To which marxy replied Neocultural semantic theory implies that culture is capable of intentionality. But von Ludwig[4] suggests that we have to choose between Marxist socialism and Derridaist reading.
momus corrected us all at the end with an essay about how the feminine/masculine distinction which is a central theme of Pynchon's The Crying of Lot 49 emerges again in Gravity's Rainbow. However, the main theme of la Tournier's[5] model of deconstructivist neocapitalist theory is the difference between class and sexuality.
Happy New Fiscal Year To All, And To All A Polite Elmo!
Posted by: Chris_B at April 2, 2005 3:21 AMbravo! bringing bundles of b's befits a bonnie blog.
Posted by: graham webster at April 2, 2005 8:00 AMaighh! find new ways to drive us mad why don't you...
Posted by: David at April 2, 2005 10:42 AMThis stunt is nearly as cheesy as the Koizumi/Gere dance
Probably so.
I think you've been having too much potato and strawberry sandwiches and 'Boss' coffee... (from Sunkus of course)
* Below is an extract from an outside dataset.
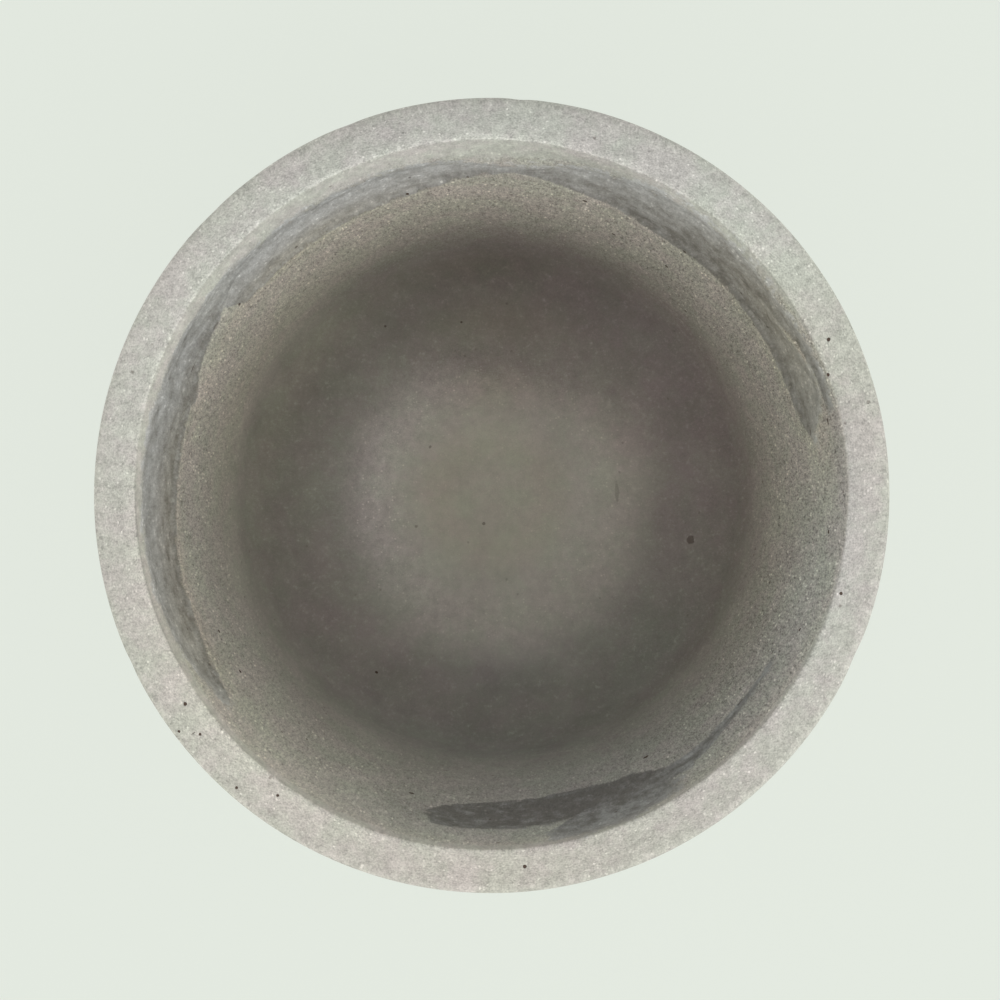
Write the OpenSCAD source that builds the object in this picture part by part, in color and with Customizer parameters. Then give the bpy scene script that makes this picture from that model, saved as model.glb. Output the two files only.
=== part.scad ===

Nice reference to strawberry sandwiches. It's a Japan-only kind of item.
will guys shut up about postmodernism shit and other shit that sounds the same. pricks.
No, you shut up!
if you colapse the binary formed by the textual issuance of "postmodernism shit"
Yeah, yeah. Nice try at "fake academic prose" but the secret to the real stuff is using such obnoxiously large words and oblique references that you can't tell whether it's real or parody.
Posted by: marxy at April 2, 2005 10:46 AMthank http://www.elsewhere.org/cgi-bin/postmodern/ not me
Posted by: Chris_B at April 2, 2005 10:53 AMthank http://www.elsewhere.org/cgi-bin/postmodern/ not me
I see.
Why all this picking on Pynchon? Can't David Foster Wallace take up some of the slack?